🏃‍♂️ Going From Worst to First

Plus, some low volatility picks to play amid market turmoil

Happy Sunday to everyone on The Street. 

The week before last, we asked you about "The Midday Trade." Here's how you voted:

🟩🟩🟩🟩🟩🟩 💚 I absolutely loved it

🟨🟨🟨🟨🟨⬜️ 💛 It was okay

🟨⬜️⬜️⬜️⬜️⬜️ ❌ I didn't like it

I'm pumped that a majority of you at least thought it was okay, and even absolutely loved it. Here are two responses that I felt encapsulated a majority of the feedback on both ends of the spectrum:

From the "I absolutely loved it" crew: “Excellent product offering, highly useful Mid-day market recap. Please continue beyond this 60-day trial period.”

From the "I didn't like it" cohort: “Too many emails, I just need one per day”

For all of the people who said they absolutely loved "The Midday Trade," don't worry. We're whiteboarding an idea right now that I think you'll love.

For those who feel like you just need one email per day, rest assured that's what you'll be getting moving forward. Unless you want more, of course, which is what we're working on :)

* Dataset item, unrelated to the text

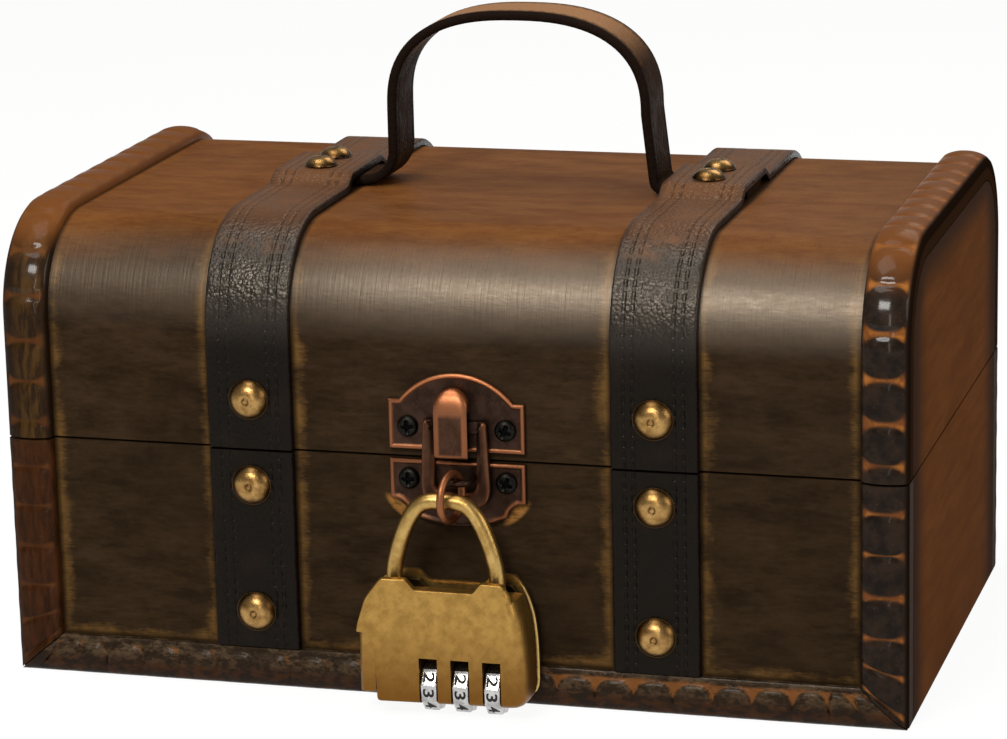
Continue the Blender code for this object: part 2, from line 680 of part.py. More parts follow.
# Hasp, its two plates, the staple ring and four screws
def latch(holes):
    hole = SCREW_SHANK_RADIUS + HOLE_EASE
    screws = {"hasp_plate": HASP_PLATE_FOOT + HASP_SCREW_RISE,
              "staple_plate": BASE_TOP - STAPLE_SCREW_DROP}
    board_of = {"hasp_plate": "lid", "staple_plate": "front"}
    spots = {key: [] for key in screws}
    profile = screw_profile(PLATE_OUT + SEAT + NAIL_BITE)
    for plate, z in screws.items():
        for side, sign in (("left", -1), ("right", 1)):
            x = LATCH_X + sign * SCREW_SPACING / 2
            turned(f"{plate}_{side}_screw", profile, (x, -FACE - PLATE_OUT - SEAT, z), "front",
                   "screw_steel")
            spots[plate].append(circle((x, z), hole, 12))
            holes[board_of[plate]].append(((x, -FACE + NAIL_BITE + HOLE_EASE, z),
                                           (x, -FACE - OVERRUN, z), hole))
    faces = sorted((-FACE - SEAT, -FACE - PLATE_OUT))
    plate = prism("hasp_plate", [hasp_plate_outline()] + spots["hasp_plate"], "y", *faces,
                  "latch_copper")
    combine(plate, tongue(), "UNION")
    eye_hole = EYE_WIRE_RADIUS + SEAT
    legs = [(EYE_X + sign * EYE_HALF_WIDTH, EYE_HEIGHT) for sign in (-1, 1)]
    leg_spots = [circle(leg, eye_hole, 12) for leg in legs]
    prism("staple_plate", [staple_plate_outline()] + spots["staple_plate"] + leg_spots, "y",
          *faces, "latch_copper")
    for x, z in legs:
        holes["front"].append(((x, -FACE + EYE_BITE + SEAT, z), (x, -FACE - OVERRUN, z),
                               eye_hole))
    hasp()
    eye_and_ring()


def tongue():
    """The hook pressed out of the upper plate, which wraps the hasp's top bar."""
    inside = PLATE_OUT + SEAT + HASP_THICK + SEAT
    outside = inside + TONGUE_WALL
    root = PLATE_OUT - PLATE_THICK / 2
    roof = HASP_TOP + SEAT
    side = [(root, TONGUE_TOP), (PLATE_OUT + TONGUE_TIP, TONGUE_TOP),
            (outside, TONGUE_TOP - TONGUE_SHOULDER),
            (outside, TONGUE_FOOT), (inside, TONGUE_FOOT), (inside, roof), (root, roof)]
    half = TONGUE_WIDTH / 2
    middle = LATCH_X + TONGUE_SHIFT
    body = prism("tongue_side", [[(-FACE - out, z) for out, z in side]], "x",
                 middle - half, middle + half)
    dome = arc((middle, TONGUE_TOP - half), half, 0, 180, 10)
    front = [(middle - half, TONGUE_FOOT - OVERRUN), (middle + half, TONGUE_FOOT - OVERRUN)]
    shape = prism("tongue_front", [front + dome], "y", -FACE - outside - OVERRUN, -FACE + OVERRUN)
    return combine(body, shape, "INTERSECT")


def rounded_foot(half, low, high, corner):
    """An upright outline whose two lower corners are round."""
    left = arc((LATCH_X - half + corner, low + corner), corner, 180, 270, 5)
    right = arc((LATCH_X + half - corner, low + corner), corner, 270, 360, 5)
    return [(LATCH_X - half, high)] + left + right + [(LATCH_X + half, high)]


def hasp():
    low = HASP_TOP - HASP_LENGTH
    outer = rounded_foot(HASP_WIDTH / 2, low, HASP_TOP, HASP_CORNER)
    window = rounded_foot(HASP_SLOT_WIDTH / 2, low + HASP_FOOT_BAR, HASP_TOP - HASP_BAR,
                          HASP_SLOT_CORNER)
    near = PLATE_OUT + SEAT
    prism("hasp_arm", [outer, window], "y", -FACE - near - HASP_THICK, -FACE - near,
          "latch_copper")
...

More to come, but for now, enjoy the dog days of summer. We're gearing up for an amazing fall. We hope you have an amazing rest of the month with your family, friends, and of course, these crazy markets.

Big things coming,

Brooks

By the way, before we dive in, today’s partner is packing 40 years of investing secrets into one free guide. Grab it here.

TOGETHER WITH DIVERSIFIED TRADING INSTITUTE

Investing expert Tom Busby's free guide, the Little Black Book, could do two things:

First, empower everyday traders to make what could be more profitable choices and second...

It could make the execs on Wall Street absolutely furious.

Find out why today!

Hunkering Down

Some Low-Volatility Stocks

High-flying, mega-cap stocks were winning trades for investors for much of this year. But the tide has turned over the last few weeks.

Nvidia (NVDA) saw its shares fall by double digits over the last month. Microsoft (MSFT), Amazon (AMZN), Apple (AAPL), and some other notable tech names are well off their 52-week highs.

With this market turmoil, some researchers are dusting off the book on low-volatility stocks.

Safety Dance

CNBC compiled a list of stocks that historically have slighter market moves and large dividend payouts.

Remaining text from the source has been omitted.